Funnily enough, for the rest of those two episodes, Kate Mulgrew is also very clearly imitating another Queer woman through her voice intonation and mannerisms, general fashion and hairstyles: Katharine Hepburn.
Because of her absurd visual and voice similarity to Katharine Hepburn (another Queer in Dietrich’s sewing circle), Mulgrew once played Hepburn in Tea at Five.
Like Dietrich (bisexual), Hepburn was very clearly Queer coded, as she was a lesbian. She was also famous in Hollywood for her male-coded attire, though she preferred regular suits to Dietrich’s tuxedos.

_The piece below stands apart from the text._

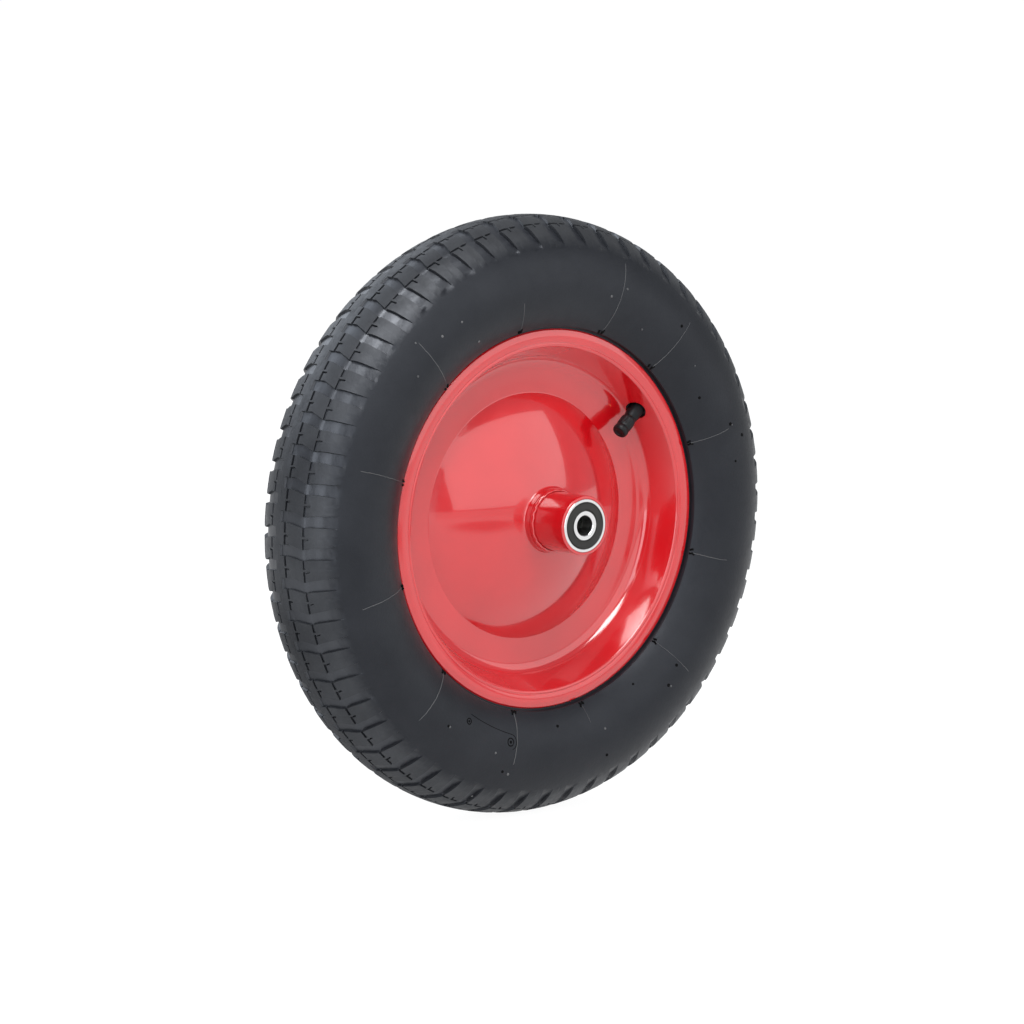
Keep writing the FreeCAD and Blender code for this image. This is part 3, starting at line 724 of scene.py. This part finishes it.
def weld_mesh(sign):
    """Closed ring with a rippled section; sign 1 is the front."""
    steps, around = 360, 14
    vertices = []
    phase = RANDOM.uniform(0, 360)
    swell = RANDOM.normal(0, 1, 12)
    for i in range(steps):
        theta = 360.0 * i / steps
        slow = sum(swell[k] * math.sin(math.radians((k % 6 + 1) * theta) + k) for k in range(12)) * 0.07
        ripple = WELD_RIPPLE * math.cos(math.radians(theta * WELD_DROPS + phase) + slow * 6)
        width = 1.55 + slow + ripple
        height = 1.5 + slow * 0.8 - ripple * 0.6
        middle = WELD_MIDDLE + slow * 0.5
        for j in range(around):
            angle = 2 * math.pi * j / around
            r = TUBE_RADIUS + 0.55 + max(-0.55, height * 0.62 * math.cos(angle))
            h = middle + width * math.sin(angle)
            vertices.append(place(r, theta, sign * h))
    faces = []
    for i in range(steps):
        for j in range(around):
            a, b = i * around + j, i * around + (j + 1) % around
            c, d = ((i + 1) % steps) * around + (j + 1) % around, ((i + 1) % steps) * around + j
            faces.append((a, b, c, d) if sign > 0 else (a, d, c, b))
    return vertices, faces


# Stage


def camera():
    azimuth, elevation = math.radians(CAMERA_AZIMUTH), math.radians(CAMERA_ELEVATION)
    back = Vector((
        math.sin(azimuth) * math.cos(elevation),
        -math.cos(azimuth) * math.cos(elevation),
        math.sin(elevation),
    ))
    right = Vector((math.cos(azimuth), math.sin(azimuth), 0.0))
    up = back.cross(right)
    data = bpy.data.cameras.new("camera")
    data.sensor_width = SENSOR_MM
    data.lens = CAMERA_FOCAL_PX * SENSOR_MM / PICTURE_PX
    data.clip_start = 0.1
    data.clip_end = 50.0
    obj = bpy.data.objects.new("camera", data)
    bpy.context.scene.collection.objects.link(obj)
    turn = Matrix((right, up, back)).transposed().to_4x4()
    spot = back * CAMERA_DISTANCE - right * CAMERA_RIGHT_OFFSET - up * CAMERA_UP_OFFSET
    obj.matrix_world = Matrix.Translation(spot) @ turn
    bpy.context.scene.camera = obj


# Soft boxes: name, direction from the wheel, width and height in metres, brightness, colour
PANEL_DISTANCE = 2.4
PANELS = (
    ("key", (-0.27, -0.45, 0.85), (1.3, 1.0), 10.0, (1.0, 1.0, 1.0)),
    ("left_panel", (-0.72, -0.58, 0.28), (1.5, 1.9), 2.4, (0.90, 0.94, 1.0)),
    ("front_panel", (0.25, -0.92, 0.40), (3.75, 1.95), 1.15, (1.0, 1.0, 1.0)),
    ("back_panel", (-0.25, 0.74, 0.62), (3.2, 2.0), 1.9, (0.86, 0.92, 1.0)),
)


def panel(name, direction, size, radiance, color):
    """Soft box of a given brightness that faces the wheel."""
    data = bpy.data.lights.new(name, "AREA")
    data.shape = "RECTANGLE"
    data.size, data.size_y = size
    data.energy = radiance * math.pi * size[0] * size[1]
    data.color = color
    obj = bpy.data.objects.new(name, data)
    bpy.context.scene.collection.objects.link(obj)
    obj.location = Vector(direction).normalized() * PANEL_DISTANCE
    obj.rotation_euler = (-obj.location).to_track_quat("-Z", "Y").to_euler()
    obj.visible_camera = False


WORLD_STRENGTH = 0.38


def world():
    """White for the camera and a dimmer, bluish white for everything else."""
    made = bpy.data.worlds.new("white")
    made.use_nodes = True
    tree = made.node_tree
    out = tree.nodes["World Output"]
    plain = tree.nodes["Background"]
    plain.inputs["Color"].default_value = (0.93, 0.96, 1.0, 1.0)
    plain.inputs["Strength"].default_value = WORLD_STRENGTH
    white = tree.nodes.new("ShaderNodeBackground")
    white.inputs["Color"].default_value = (1, 1, 1, 1)
    white.inputs["Strength"].default_value = 1.0
    mix = tree.nodes.new("ShaderNodeMixShader")
    path = tree.nodes.new("ShaderNodeLightPath")
    tree.links.new(path.outputs["Is Camera Ray"], mix.inputs["Fac"])
    tree.links.new(plain.outputs["Background"], mix.inputs[1])
    tree.links.new(white.outputs["Background"], mix.inputs[2])
    tree.links.new(mix.outputs["Shader"], out.inputs["Surface"])
    bpy.context.scene.world = made


FLOOR_HALF = 30.0
FLOOR_GAP = 0.0002
FLOOR_GLOW = 1.16
FLOOR_GLOW_SHARE = 0.82

# Painted shade: darker spots in the floor's glow where the wheel mirrors it, one behind and one in front of
# it: middle, then the distances from it where the shade starts to fade and where it ends, all in metres
SHADES = (
    ((-0.20, 0.30, -TYRE_RADIUS * MM), 0.20, 0.42),
    ((-0.08, -1.30, -TYRE_RADIUS * MM), 0.30, 0.55),
)


def linked_math(tree, operation, first, second):
    """Math node whose inputs are sockets or plain numbers."""
    made = tree.nodes.new("ShaderNodeMath")
    made.operation = operation
    for socket, value in zip(made.inputs, (first, second)):
        if isinstance(value, float):
            socket.default_value = value
        else:
            tree.links.new(value, socket)
    return made.outputs["Value"]


def floor_shade(tree):
    """1 on the open floor and less in the spots of painted shade."""
    spot = tree.nodes.new("ShaderNodeTexCoord")
    levels = []
    for middle, near, far in SHADES:
        away = tree.nodes.new("ShaderNodeVectorMath")
        away.operation = "DISTANCE"
        away.inputs[1].default_value = middle
        tree.links.new(spot.outputs["Object"], away.inputs[0])
        levels.append(ramp(tree, away.outputs["Value"], near, far, 0.2, 1.0))
    return linked_math(tree, "MULTIPLY", *levels)


def floor():
    """White floor that keeps a faint shadow of the wheel, and painted shade in the glow that the wheel
    mirrors.
    """
    size = FLOOR_HALF
    low = -TYRE_RADIUS * MM - FLOOR_GAP
    corners = [(-size, -size, low), (size, -size, low), (size, size, low), (-size, size, low)]
    obj = new_mesh("floor", corners, [(0, 1, 2, 3)])
    material, tree, shader = principled("floor_white", (0.9, 0.9, 0.9), 0.9)
    shader.inputs["Specular IOR Level"].default_value = 0.0
    path = tree.nodes.new("ShaderNodeLightPath")
    level = tree.nodes.new("ShaderNodeMix")
    level.inputs["B"].default_value = FLOOR_GLOW
    tree.links.new(path.outputs["Is Camera Ray"], level.inputs["Factor"])
    # The glow that glossy rays see carries the painted shade; the camera sees an even glow.
    tree.links.new(floor_shade(tree), level.inputs["A"])
    glow = tree.nodes.new("ShaderNodeEmission")
    glow.inputs["Color"].default_value = (1, 1, 1, 1)
    tree.links.new(level.outputs["Result"], glow.inputs["Strength"])
    seen = linked_math(tree, "MAXIMUM", path.outputs["Is Camera Ray"], path.outputs["Is Glossy Ray"])
    both = tree.nodes.new("ShaderNodeMixShader")
    tree.links.new(linked_math(tree, "MULTIPLY", seen, FLOOR_GLOW_SHARE), both.inputs["Fac"])
    tree.links.new(shader.outputs["BSDF"], both.inputs[1])
    tree.links.new(glow.outputs["Emission"], both.inputs[2])
    tree.links.new(both.outputs["Shader"], tree.nodes["Material Output"].inputs["Surface"])
    obj.data.materials.append(material)


def paint_nodes(names, material):
    """Gives solids that show as they are a look of their own."""
    for name in names:
        for slot in frame["nodes"][name].material_slots:
            slot.material = material


def looks():
    """The materials by name."""
    dark_flash, light_flash = (0.045, 0.046, 0.05), (0.12, 0.12, 0.118)
    return {
        "tyre": tyre_material(),
        "flash": rubber_material("flash_look", dark_flash, light_flash, 0.55, 0.7),
        "nib": rubber_material("nib_look", (0.002,) * 3, (0.004,) * 3, 0.7, 0.9, 0.08),
        "red": red_paint(),
        "steel": metal("ground_steel", (0.78, 0.78, 0.78), 0.22),
        "plated": metal("plated_steel_look", (0.62, 0.62, 0.60), 0.3),
        "seal": rubber_material("seal_look", (0.017, 0.0165, 0.014), (0.026, 0.025, 0.021), 0.45, 0.6),
        "stem": rubber_material("stem_look", (0.004, 0.004, 0.0045), (0.008, 0.008, 0.009), 0.4, 0.55, 0.22),
        "brass": metal("brass_look", (0.75, 0.52, 0.22), 0.3),
        "cap": plastic("cap_look", (0.005, 0.005, 0.006), 0.36),
    }


def dress_tyre(look):
    """Tyre skin with its surface shares, and what lies on it."""
    vertices, faces = tyre_mesh()
    tyre = new_mesh("tyre_skin", vertices, faces, 32)
    add(tyre, look["tyre"], "wheel", ("tyre",))
    points = np.asarray(vertices) / MM
    shares = surface_shares(np.hypot(points[:, 0], points[:, 2]), points[:, 1])
    for name, values in zip(("matt", "tread"), shares):
        tyre.data.attributes.new(name, "FLOAT", "POINT").data.foreach_set("value", values)
    small = [
        ("mould_lines", mould_lines(), look["flash"]),
        ("flash_tabs", flash_tabs(), look["nib"]),
        ("plate_marks", plate_outline(), look["nib"]),
        ("dark_nibs", nibs(DARK_NIBS, 0.7, 1.1, 0.5), look["nib"]),
        ("light_nibs", nibs(LIGHT_NIBS, 0.5, 0.9, 0.4), look["flash"]),
    ]
    for name, (vertices, faces), material in small:
        add(new_mesh(name, vertices, faces, 40), material, "wheel")


def dress_rim(look):
    """Rim halves and weld beads."""
    for sign, side in ((1, "front"), (-1, "back")):
        vertices, faces = rim_mesh(sign)
        rim = new_mesh("rim_" + side, vertices, faces, 40)
        if sign > 0:
            cut_valve_hole(rim)
        add(rim, look["red"], "wheel", ("rim_half_" + side,))
    for sign, side in ((1, "front"), (-1, "back")):
        vertices, faces = weld_mesh(sign)
        bead = new_mesh("weld_bead_" + side, vertices, faces, 60)
        add(bead, look["red"], "wheel", ("hub_weld_" + side,))


def paint_solids(look):
    """Looks of the solids that show as they are."""
    paint_nodes(["hub_tube"], look["red"])
    paint_nodes(["inner_tube"], look["stem"])
    for side in ("front", "back"):
        paint_nodes(["outer_ring_" + side, "inner_ring_" + side, "ball_set_" + side], look["steel"])
        paint_nodes(["ball_cage_" + side], look["plated"])
        paint_nodes(["outer_seal_" + side, "inner_seal_" + side], look["seal"])
    paint_nodes(["spacer_sleeve", "valve_pin"], look["plated"])
    paint_nodes(["valve_insert", "valve_core"], look["brass"])


def dress_valve(look):
    """The valve's stem and its screw cap."""
    stem = new_mesh("stem_skin", *valve_piece(STEM_LINE), 40)
    add(stem, look["stem"], "wheel", ("valve_stem",))
    cap = new_mesh("cap_skin", *valve_piece(CAP_LINE, CAP_GRIP), 40)
    add(cap, look["cap"], "cap", ("valve_cap",))


def main():
    look = looks()
    dress_tyre(look)
    dress_rim(look)
    paint_solids(look)
    dress_valve(look)
    bpy.context.scene.view_settings.view_transform = "Standard"
    camera()
    world()
    floor()
    for name, direction, size, radiance, color in PANELS:
        panel(name, direction, size, radiance, color)


main()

She, like Dietrich, had the same problem whenever they teamed up with Cary Grant- watch Philadelphia Story and tell me that the real ending of that movie is not Hepburn’s character, Grant’s character and Stewart’s character all ending up in a thruple together. The movie makes no sense if that’s not the real ending.
Okay, I’m going off tangent. Here’s your takeaway:
Kate Mulgrew, (because she’s an absurdly amazing talent), is very heavily is influenced in mannerism, voice, accent and appearance by two of the most Queer-Coded women in cinematic history in The Killing Game. Through fashion and performance, she embodies Dietrich’s Blonde Venus and Morocco characters, and through appearance, voice and body language, she gives that image an additional layer of of Hepburn’s fierce, Queer persona.
Conclusion: Arguably throughout all of Voyager, but specifically In The Killing Game, Kathryn Janeway is visibly Queer.
By the way, although she never got credit for it, the person who wrote Blonde Venus was Dietrich herself. Both she and von Sternberg were suspended for several months because the movie was considered too salacious by the Hays code, and it caused production problems for over a year.
That white suit means so much more than you thought.